• [Goal]:
Exactly the lines from the one that contains "main_frame();" to the one that contains "obj.parent = None", both lines included, should be copied, and no others.

• [Entries]:

● ● ● ● ● ● ●

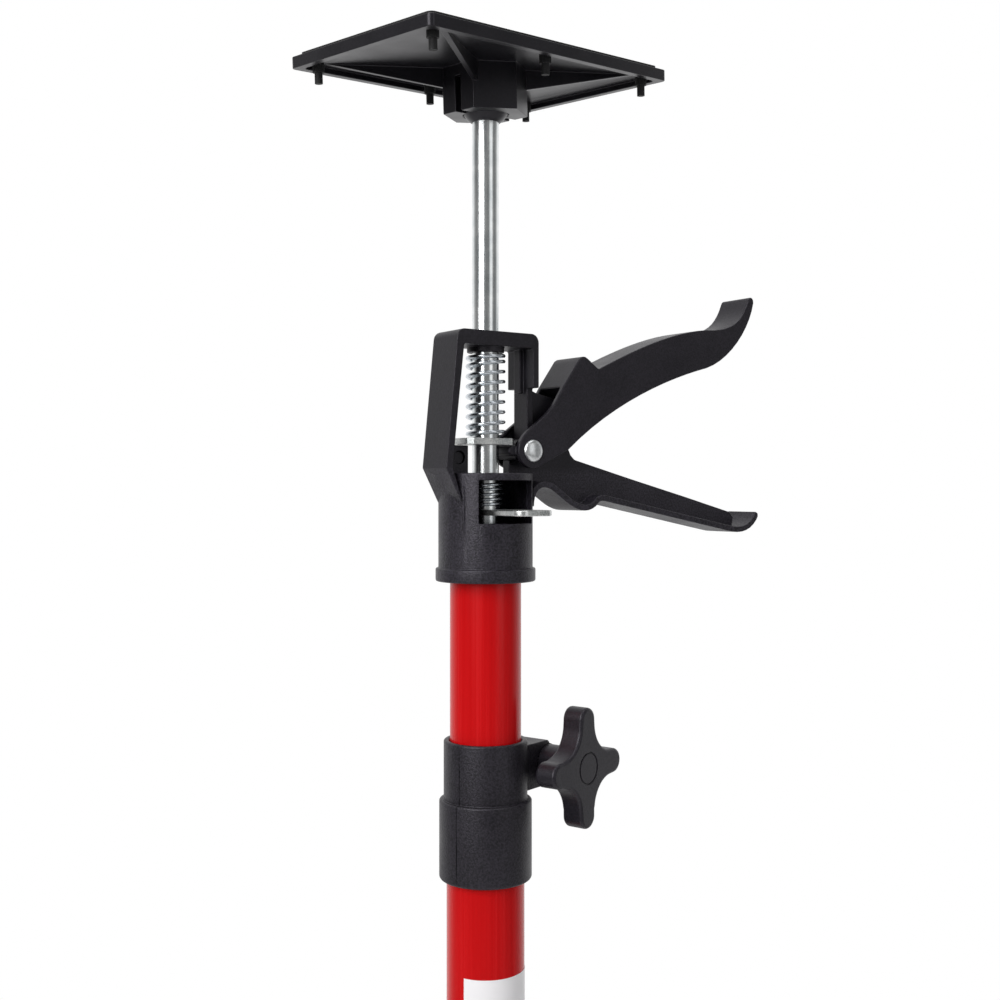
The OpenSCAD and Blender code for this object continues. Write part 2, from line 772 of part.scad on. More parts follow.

● ● ● ● ● ● ●

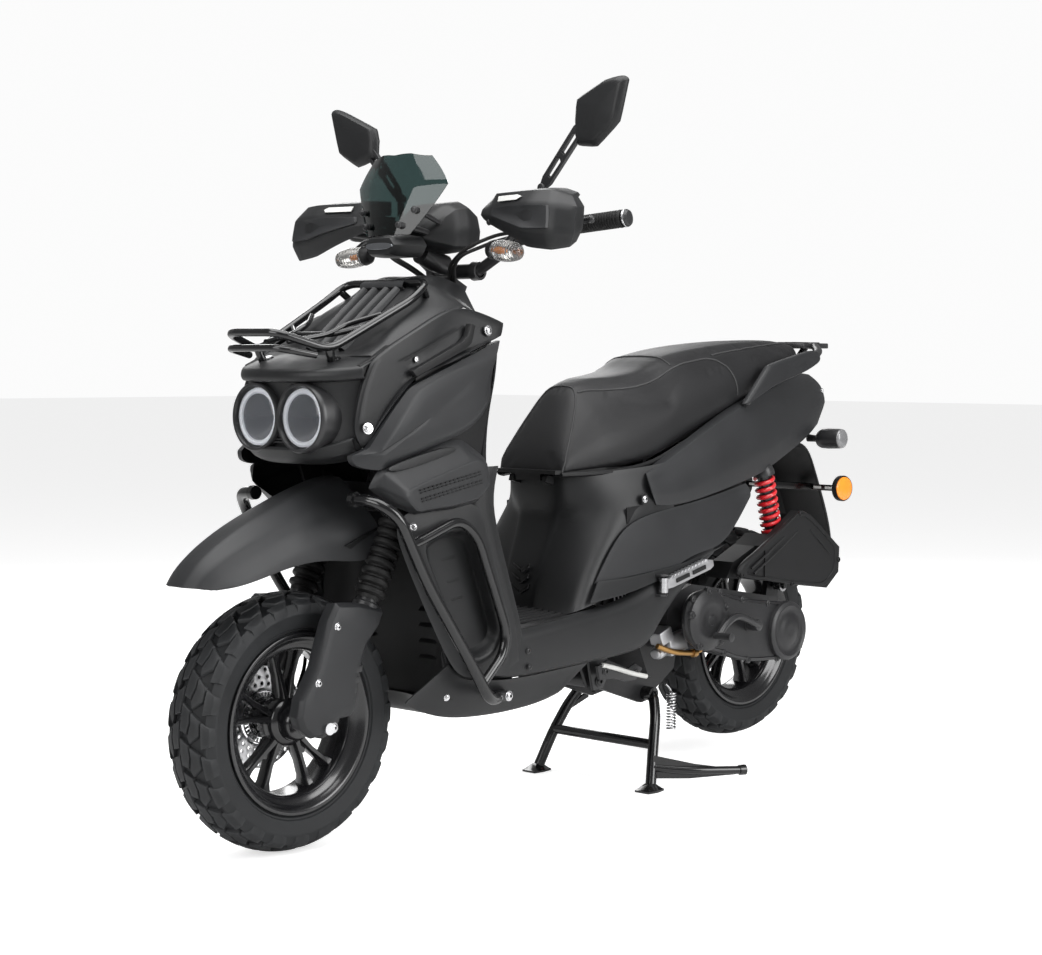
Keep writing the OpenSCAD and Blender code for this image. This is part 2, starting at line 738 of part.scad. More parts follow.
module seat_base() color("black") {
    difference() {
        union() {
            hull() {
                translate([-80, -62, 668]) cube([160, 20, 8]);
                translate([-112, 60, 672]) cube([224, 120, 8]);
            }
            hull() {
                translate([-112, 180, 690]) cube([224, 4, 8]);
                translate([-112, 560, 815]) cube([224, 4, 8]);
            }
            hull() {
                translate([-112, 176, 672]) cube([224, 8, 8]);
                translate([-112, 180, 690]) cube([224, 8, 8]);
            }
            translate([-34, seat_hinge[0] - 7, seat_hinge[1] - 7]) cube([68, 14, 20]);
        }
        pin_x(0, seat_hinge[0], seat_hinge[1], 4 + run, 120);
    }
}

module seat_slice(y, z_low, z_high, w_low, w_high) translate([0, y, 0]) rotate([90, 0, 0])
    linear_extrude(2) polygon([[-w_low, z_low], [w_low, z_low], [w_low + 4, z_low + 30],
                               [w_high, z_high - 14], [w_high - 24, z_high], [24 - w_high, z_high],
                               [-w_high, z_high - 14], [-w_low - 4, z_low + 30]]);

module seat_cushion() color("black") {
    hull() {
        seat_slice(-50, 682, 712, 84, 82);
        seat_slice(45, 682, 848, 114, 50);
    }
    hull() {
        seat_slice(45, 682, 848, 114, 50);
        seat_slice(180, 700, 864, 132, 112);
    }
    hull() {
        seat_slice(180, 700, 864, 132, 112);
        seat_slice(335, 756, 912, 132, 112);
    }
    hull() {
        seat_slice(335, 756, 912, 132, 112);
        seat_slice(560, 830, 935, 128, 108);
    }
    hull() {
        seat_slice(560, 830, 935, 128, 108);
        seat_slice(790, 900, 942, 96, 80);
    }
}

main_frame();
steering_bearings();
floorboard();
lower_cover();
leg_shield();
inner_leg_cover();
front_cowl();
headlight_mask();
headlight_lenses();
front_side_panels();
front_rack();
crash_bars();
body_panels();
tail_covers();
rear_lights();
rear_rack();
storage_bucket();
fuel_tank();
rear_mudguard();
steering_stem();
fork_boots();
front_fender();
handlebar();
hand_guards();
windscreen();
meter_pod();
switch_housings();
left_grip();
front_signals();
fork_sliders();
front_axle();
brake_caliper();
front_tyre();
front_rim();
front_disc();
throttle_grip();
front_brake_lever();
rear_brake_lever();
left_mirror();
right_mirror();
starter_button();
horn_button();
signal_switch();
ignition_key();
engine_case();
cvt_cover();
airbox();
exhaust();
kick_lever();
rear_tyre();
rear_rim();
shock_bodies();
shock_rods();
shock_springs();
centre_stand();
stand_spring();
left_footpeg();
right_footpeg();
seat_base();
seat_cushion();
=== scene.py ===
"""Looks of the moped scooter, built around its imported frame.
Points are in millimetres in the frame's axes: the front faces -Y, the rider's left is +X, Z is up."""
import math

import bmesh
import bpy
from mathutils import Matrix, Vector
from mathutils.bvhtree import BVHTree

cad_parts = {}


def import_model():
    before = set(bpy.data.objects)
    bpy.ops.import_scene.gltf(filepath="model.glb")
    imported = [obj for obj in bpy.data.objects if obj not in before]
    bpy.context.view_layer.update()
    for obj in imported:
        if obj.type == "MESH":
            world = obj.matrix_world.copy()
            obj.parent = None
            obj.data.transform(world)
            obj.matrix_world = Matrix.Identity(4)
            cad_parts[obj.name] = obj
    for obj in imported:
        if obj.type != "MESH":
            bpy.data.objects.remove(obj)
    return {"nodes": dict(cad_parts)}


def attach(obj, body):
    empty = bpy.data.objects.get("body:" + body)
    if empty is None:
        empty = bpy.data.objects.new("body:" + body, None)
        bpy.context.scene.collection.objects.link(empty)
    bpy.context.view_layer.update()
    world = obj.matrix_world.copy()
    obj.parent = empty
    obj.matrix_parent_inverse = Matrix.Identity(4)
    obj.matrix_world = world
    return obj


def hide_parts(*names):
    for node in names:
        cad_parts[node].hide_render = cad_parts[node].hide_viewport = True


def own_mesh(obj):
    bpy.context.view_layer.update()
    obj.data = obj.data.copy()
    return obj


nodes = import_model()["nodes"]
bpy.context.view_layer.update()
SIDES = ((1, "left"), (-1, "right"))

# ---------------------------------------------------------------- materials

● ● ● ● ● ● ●

• [Result]:
main_frame();
steering_bearings();
floorboard();
lower_cover();
leg_shield();
inner_leg_cover();
front_cowl();
headlight_mask();
headlight_lenses();
front_side_panels();
front_rack();
crash_bars();
body_panels();
tail_covers();
rear_lights();
rear_rack();
storage_bucket();
fuel_tank();
rear_mudguard();
steering_stem();
fork_boots();
front_fender();
handlebar();
hand_guards();
windscreen();
meter_pod();
switch_housings();
left_grip();
front_signals();
fork_sliders();
front_axle();
brake_caliper();
front_tyre();
front_rim();
front_disc();
throttle_grip();
front_brake_lever();
rear_brake_lever();
left_mirror();
right_mirror();
starter_button();
horn_button();
signal_switch();
ignition_key();
engine_case();
cvt_cover();
airbox();
exhaust();
kick_lever();
rear_tyre();
rear_rim();
shock_bodies();
shock_rods();
shock_springs();
centre_stand();
stand_spring();
left_footpeg();
right_footpeg();
seat_base();
seat_cushion();
=== scene.py ===
"""Looks of the moped scooter, built around its imported frame.
Points are in millimetres in the frame's axes: the front faces -Y, the rider's left is +X, Z is up."""
import math

import bmesh
import bpy
from mathutils import Matrix, Vector
from mathutils.bvhtree import BVHTree

cad_parts = {}


def import_model():
    before = set(bpy.data.objects)
    bpy.ops.import_scene.gltf(filepath="model.glb")
    imported = [obj for obj in bpy.data.objects if obj not in before]
    bpy.context.view_layer.update()
    for obj in imported:
        if obj.type == "MESH":
            world = obj.matrix_world.copy()
            obj.parent = None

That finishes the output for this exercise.